И то понятно — в глаза бросился избыток оголенных плеч, колен и животов. Кайд красовался обильным торсом, частично закамуфлированным рыжей курчавой растительностью. Ольд был в рубахе, но без штанов, и скромно прикрывался собственной коттой. На икрах и лодыжках его виднелись спирали из бинтов. Рагнар ограничился засучиванием штанин, но рубаха на нем тоже отсутствовала. Рожи у всех троих были постные.

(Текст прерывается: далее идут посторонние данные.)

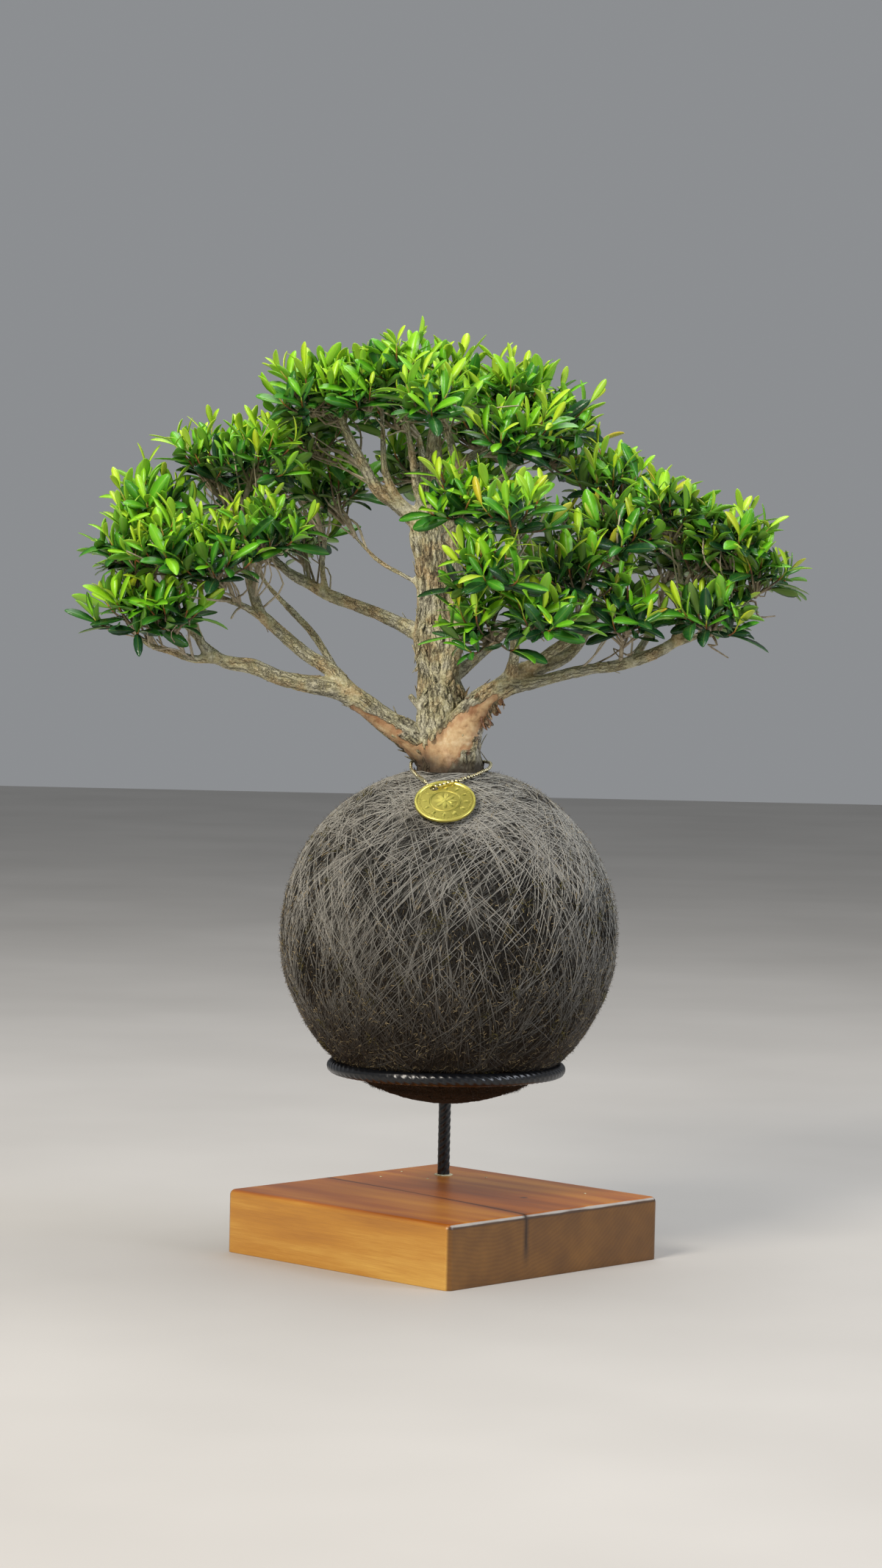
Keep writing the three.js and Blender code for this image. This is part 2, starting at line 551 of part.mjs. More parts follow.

На фланге этого вертепа пристроилась Данка и со страшной скоростью орудовала иглой. Перед ней на столе громоздились изорванные и окровавленные лохмотья.
Я подавила желание кровожадно облизнуться. Меня тронула откровенная радость на лице у Данки.
— Госпожа Альсарена! Вечер добрый.
Мужики нестройно прогудели приветствие. На Кайдовой физиономии отразилось некоторое беспокойство.
— Кто же вас так разукрасил, молодцы?
Молодцы дружно отвели глаза. Ответ держала Данка:
— Собаки одичалые, госпожа. Видать, какая-то стая приблудная. У нас, в Узле, с позапрошлой зимы ничего подобного не приключалось. А в ту пору их не меньше полусотни спустилось, от пастушьих-то деревень. Помнишь, бать, Гвану тогда все ноги изгрызли, еле отбился? И это — в полумиле от околицы, по дороге в Лисий Хвост.
— Да не в Лисий Хвост, окстись. Гван тогда к перевалу ездил, к Оку Гор. За кожами да за дратвой, эт’ самое. Я еще просил ремень мне прикупить, широкий, значит, в ладонь. А он на два пальца уже привез, и мне ж еще пеняет…
— Да не, бать, тогда Гван пьяный поехал, не помнишь, что ли? С кобылы навернулся, кобыла домой сама пришла, ать — Гвана нет. Мариона — в визг, ты сам тогда рыскал по округе с мужиками. В сугробе у третьей версты нашли, тот угрелся себе и спит, и твой ремень при нем. А собаки уж после были…
— Да ты че, доча! Все напутала.
— Эрб, эй, хозяин! — донеслось из зала.
— Иду, братья, иду!
Эрб удалился, прикрыв дверь.
— Ничего я не напутала, ты сам все напутал! — Дана сердито сверкнула глазами на дверь. — Все было, как я сказала, — она повернулась к Кайду и компании: — Все ведь так и было, а?